## REQUIREMENT
Copy all lines holding the word "this" from the entries.

## SUPPLIED ENTRIES
▽
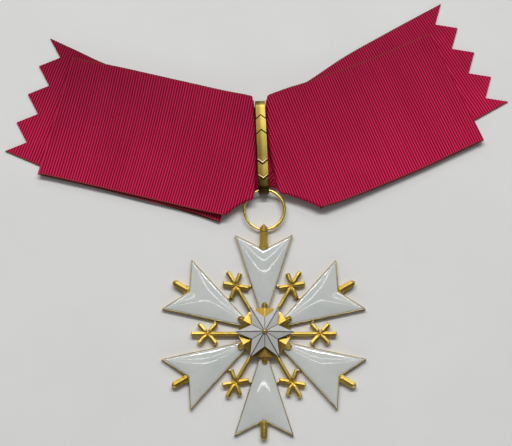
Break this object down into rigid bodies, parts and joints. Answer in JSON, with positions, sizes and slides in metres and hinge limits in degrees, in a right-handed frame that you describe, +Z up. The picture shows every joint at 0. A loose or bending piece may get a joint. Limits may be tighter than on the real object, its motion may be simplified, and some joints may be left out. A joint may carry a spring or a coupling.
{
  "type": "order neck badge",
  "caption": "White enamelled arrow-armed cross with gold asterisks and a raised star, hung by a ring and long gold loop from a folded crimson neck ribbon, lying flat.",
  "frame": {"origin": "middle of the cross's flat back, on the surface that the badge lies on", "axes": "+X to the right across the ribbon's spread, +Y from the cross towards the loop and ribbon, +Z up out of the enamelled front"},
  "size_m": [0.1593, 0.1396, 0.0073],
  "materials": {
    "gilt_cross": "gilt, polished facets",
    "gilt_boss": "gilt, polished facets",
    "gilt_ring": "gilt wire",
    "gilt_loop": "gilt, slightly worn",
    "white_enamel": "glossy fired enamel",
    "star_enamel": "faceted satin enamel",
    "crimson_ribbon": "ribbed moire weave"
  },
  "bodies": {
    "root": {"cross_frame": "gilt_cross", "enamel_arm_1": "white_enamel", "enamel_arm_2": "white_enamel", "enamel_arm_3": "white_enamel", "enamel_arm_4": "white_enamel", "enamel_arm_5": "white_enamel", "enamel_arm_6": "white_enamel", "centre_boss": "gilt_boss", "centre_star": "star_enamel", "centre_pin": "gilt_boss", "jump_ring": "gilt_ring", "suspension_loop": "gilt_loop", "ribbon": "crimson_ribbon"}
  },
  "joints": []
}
△
▽
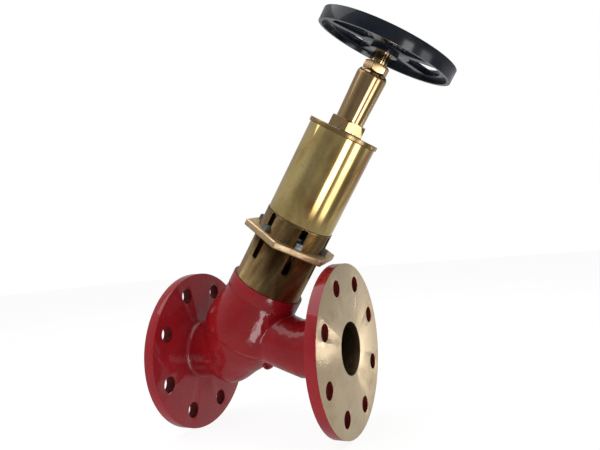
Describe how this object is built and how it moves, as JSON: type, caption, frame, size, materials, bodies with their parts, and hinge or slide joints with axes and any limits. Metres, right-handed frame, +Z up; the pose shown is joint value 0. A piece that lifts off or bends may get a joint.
△
## TASK ANSWER
Break this object down into rigid bodies, parts and joints. Answer in JSON, with positions, sizes and slides in metres and hinge limits in degrees, in a right-handed frame that you describe, +Z up. The picture shows every joint at 0. A loose or bending piece may get a joint. Limits may be tighter than on the real object, its motion may be simplified, and some joints may be left out. A joint may carry a spring or a coupling.
Describe how this object is built and how it moves, as JSON: type, caption, frame, size, materials, bodies with their parts, and hinge or slide joints with axes and any limits. Metres, right-handed frame, +Z up; the pose shown is joint value 0. A piece that lifts off or bends may get a joint.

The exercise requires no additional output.